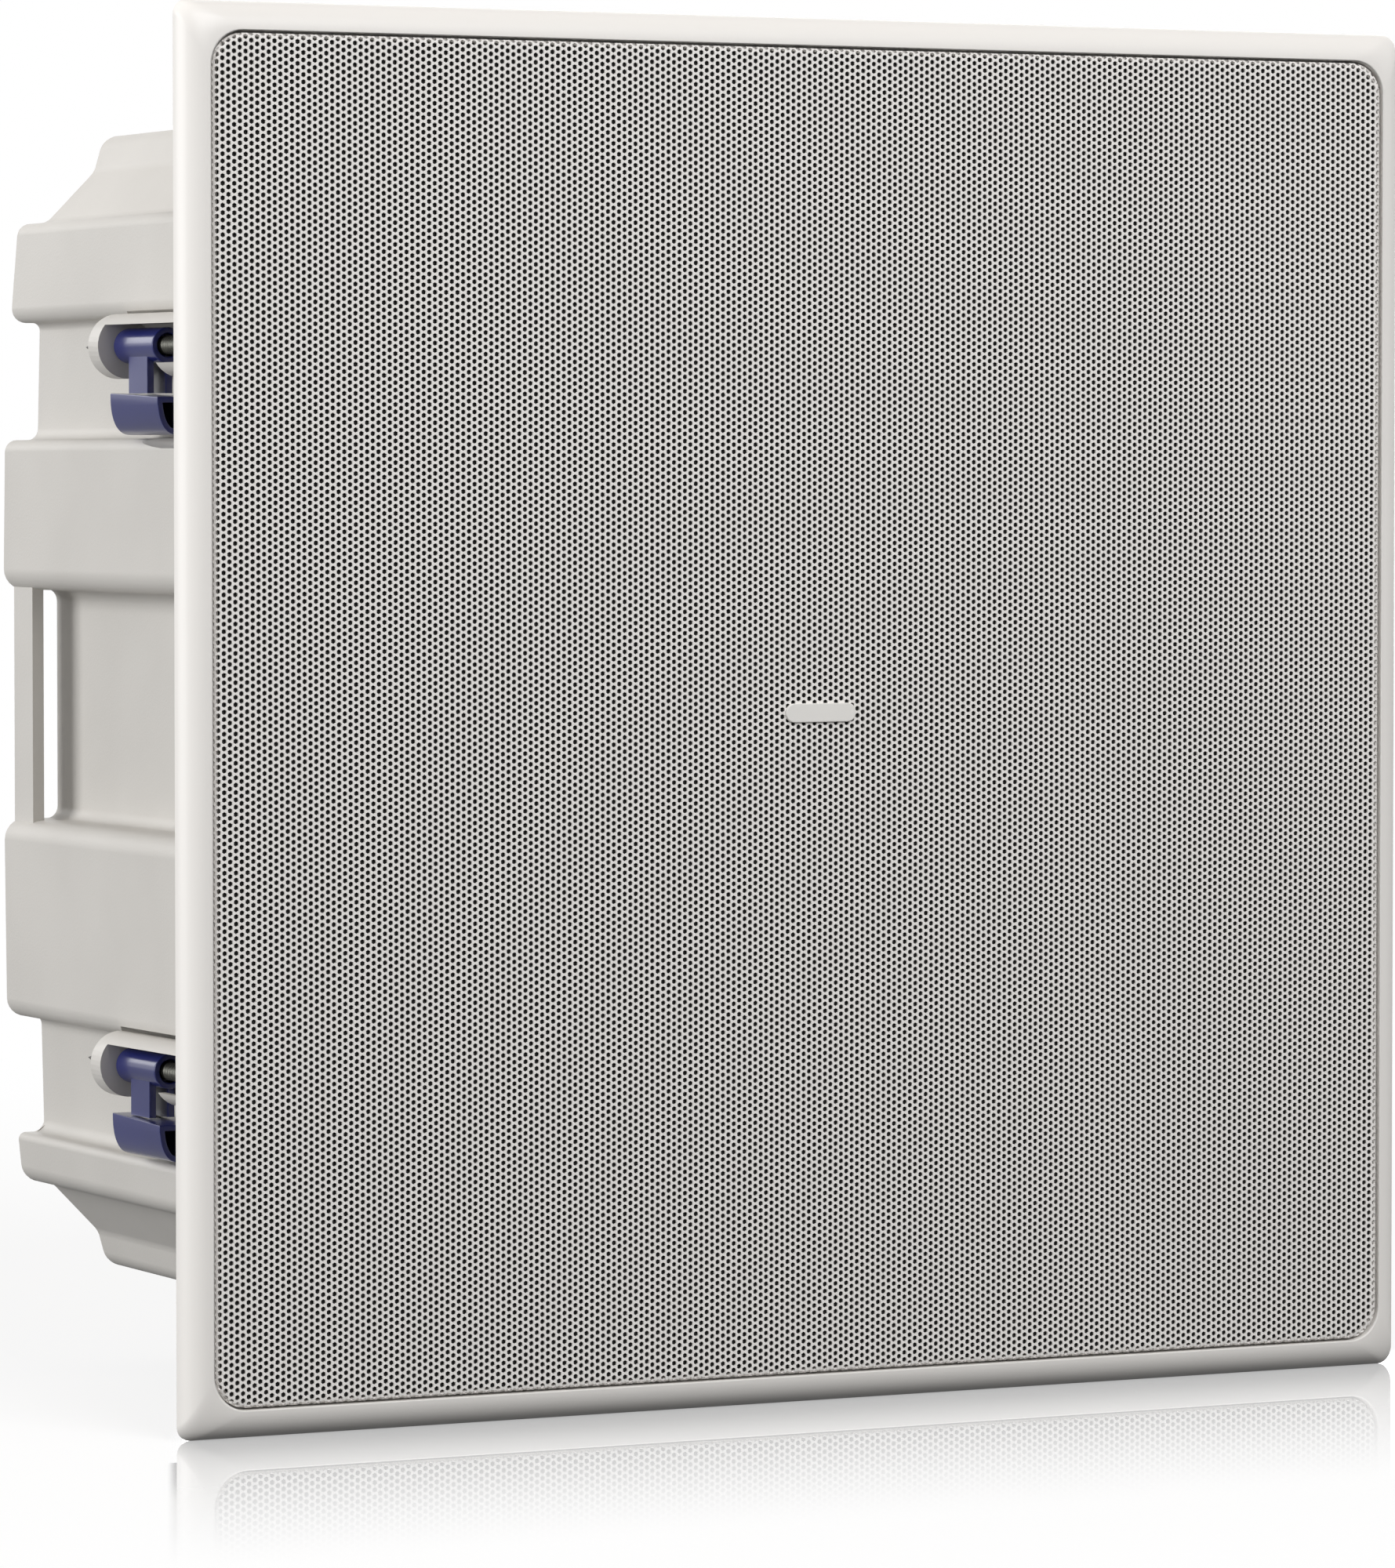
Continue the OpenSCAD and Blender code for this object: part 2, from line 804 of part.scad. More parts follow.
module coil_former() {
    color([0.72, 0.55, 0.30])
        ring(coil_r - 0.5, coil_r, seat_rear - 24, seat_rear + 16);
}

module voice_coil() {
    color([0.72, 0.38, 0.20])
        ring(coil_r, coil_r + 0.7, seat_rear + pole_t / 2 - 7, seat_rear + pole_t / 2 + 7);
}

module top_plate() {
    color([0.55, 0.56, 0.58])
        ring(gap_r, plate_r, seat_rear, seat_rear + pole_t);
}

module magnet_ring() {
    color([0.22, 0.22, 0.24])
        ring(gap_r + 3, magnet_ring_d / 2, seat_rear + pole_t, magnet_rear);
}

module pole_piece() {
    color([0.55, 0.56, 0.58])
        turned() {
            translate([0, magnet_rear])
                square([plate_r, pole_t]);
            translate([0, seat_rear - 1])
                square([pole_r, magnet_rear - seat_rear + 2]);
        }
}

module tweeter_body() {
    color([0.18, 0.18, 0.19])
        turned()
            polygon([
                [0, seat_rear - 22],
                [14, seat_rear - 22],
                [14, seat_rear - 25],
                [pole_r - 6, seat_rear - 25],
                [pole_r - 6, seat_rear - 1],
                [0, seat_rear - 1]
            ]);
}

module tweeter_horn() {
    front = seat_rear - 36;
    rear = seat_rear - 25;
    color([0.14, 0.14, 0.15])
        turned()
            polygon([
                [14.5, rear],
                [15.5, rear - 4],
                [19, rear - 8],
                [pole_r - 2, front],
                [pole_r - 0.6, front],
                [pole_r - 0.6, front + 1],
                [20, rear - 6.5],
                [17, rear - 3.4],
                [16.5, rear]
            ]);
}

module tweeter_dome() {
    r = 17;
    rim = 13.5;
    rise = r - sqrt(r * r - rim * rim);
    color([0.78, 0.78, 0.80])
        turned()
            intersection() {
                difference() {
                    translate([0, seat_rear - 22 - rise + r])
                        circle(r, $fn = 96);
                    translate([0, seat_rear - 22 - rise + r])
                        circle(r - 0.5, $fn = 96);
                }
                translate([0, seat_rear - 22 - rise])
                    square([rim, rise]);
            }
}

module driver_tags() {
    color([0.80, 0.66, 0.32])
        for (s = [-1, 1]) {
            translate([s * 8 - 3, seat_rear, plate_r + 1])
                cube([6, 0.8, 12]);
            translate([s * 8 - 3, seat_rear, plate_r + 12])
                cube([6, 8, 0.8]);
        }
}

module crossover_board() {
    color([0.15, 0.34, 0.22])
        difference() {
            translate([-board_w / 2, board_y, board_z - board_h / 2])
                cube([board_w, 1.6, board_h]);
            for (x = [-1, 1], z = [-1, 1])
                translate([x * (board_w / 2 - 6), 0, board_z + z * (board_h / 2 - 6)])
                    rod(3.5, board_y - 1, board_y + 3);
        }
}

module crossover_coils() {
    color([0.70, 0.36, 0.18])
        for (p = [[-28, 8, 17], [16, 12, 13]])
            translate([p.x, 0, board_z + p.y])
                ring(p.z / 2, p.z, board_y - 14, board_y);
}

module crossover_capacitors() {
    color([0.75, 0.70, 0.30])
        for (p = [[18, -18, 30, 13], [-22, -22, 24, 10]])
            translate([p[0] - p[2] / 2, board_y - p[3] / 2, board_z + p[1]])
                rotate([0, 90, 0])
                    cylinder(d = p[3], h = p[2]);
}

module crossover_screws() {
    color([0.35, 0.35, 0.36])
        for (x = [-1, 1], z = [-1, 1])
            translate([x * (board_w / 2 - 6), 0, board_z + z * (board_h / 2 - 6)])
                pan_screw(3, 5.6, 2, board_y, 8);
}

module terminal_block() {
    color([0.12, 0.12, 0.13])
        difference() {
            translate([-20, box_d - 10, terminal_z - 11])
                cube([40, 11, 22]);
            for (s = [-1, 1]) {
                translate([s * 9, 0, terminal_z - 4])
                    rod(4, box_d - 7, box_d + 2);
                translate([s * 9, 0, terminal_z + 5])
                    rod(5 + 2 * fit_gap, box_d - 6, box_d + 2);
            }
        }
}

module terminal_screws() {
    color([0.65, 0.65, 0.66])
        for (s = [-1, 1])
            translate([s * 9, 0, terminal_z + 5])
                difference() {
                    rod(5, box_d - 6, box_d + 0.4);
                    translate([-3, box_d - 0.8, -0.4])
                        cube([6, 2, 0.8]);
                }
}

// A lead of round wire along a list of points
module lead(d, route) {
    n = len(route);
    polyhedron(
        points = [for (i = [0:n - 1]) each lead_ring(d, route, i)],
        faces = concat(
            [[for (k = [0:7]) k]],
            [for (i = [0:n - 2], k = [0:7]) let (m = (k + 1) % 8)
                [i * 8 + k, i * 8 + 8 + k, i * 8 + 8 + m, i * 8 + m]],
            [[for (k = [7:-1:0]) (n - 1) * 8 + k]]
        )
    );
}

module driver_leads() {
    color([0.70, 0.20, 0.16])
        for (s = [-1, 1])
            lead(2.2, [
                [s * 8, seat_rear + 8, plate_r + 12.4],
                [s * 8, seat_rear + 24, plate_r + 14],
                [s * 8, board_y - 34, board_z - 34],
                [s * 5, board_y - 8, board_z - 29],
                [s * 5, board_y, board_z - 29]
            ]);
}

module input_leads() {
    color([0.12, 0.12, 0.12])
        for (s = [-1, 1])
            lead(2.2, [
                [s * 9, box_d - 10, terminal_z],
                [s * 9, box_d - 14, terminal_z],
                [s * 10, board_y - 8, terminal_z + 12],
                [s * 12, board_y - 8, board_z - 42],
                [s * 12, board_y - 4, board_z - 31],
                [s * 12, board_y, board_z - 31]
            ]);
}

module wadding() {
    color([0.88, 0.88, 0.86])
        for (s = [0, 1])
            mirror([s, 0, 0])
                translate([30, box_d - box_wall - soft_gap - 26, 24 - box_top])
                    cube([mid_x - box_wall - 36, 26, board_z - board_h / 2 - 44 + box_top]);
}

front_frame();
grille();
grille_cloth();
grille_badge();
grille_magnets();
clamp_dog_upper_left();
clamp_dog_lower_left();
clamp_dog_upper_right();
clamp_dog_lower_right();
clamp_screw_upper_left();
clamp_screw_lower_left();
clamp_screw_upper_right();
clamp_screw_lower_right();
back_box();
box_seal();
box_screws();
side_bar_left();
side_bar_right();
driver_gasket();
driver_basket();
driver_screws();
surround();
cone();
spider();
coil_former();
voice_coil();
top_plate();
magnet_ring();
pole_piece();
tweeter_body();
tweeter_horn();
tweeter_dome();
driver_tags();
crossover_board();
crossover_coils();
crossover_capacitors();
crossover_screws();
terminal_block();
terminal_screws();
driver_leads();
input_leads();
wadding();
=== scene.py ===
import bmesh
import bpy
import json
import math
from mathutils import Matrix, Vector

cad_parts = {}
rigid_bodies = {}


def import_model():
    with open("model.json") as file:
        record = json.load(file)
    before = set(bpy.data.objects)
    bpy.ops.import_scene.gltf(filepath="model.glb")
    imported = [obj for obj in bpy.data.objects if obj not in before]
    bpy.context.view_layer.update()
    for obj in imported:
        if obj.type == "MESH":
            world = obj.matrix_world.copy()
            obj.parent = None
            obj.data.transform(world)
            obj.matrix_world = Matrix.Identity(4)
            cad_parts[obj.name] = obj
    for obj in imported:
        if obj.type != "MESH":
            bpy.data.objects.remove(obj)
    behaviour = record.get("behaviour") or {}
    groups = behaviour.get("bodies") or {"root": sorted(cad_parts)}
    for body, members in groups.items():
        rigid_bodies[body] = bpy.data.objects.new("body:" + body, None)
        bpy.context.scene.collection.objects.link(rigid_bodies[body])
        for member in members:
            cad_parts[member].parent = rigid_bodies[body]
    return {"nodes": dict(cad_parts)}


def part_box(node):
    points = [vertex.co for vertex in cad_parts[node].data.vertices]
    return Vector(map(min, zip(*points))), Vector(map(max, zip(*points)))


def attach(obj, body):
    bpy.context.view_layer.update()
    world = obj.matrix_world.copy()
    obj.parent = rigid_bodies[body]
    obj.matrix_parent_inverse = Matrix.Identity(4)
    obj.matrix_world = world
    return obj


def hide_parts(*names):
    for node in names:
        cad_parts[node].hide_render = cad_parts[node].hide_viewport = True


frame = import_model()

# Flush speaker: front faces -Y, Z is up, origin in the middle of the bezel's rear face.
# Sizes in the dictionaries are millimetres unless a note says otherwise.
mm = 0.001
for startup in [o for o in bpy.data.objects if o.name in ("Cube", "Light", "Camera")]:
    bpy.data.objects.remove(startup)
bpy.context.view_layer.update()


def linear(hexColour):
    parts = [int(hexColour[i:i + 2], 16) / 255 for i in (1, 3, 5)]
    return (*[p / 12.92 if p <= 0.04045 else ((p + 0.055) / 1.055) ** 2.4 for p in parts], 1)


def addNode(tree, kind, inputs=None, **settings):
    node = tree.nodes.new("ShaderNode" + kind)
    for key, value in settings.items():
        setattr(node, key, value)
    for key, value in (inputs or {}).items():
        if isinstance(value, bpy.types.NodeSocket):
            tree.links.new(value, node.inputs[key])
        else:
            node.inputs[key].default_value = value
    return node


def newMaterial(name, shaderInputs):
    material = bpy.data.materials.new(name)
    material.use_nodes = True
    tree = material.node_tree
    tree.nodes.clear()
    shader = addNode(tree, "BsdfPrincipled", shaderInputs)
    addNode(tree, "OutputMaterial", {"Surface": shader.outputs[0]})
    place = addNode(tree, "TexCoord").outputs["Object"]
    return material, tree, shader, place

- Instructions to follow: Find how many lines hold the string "members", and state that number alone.

- Output below: 2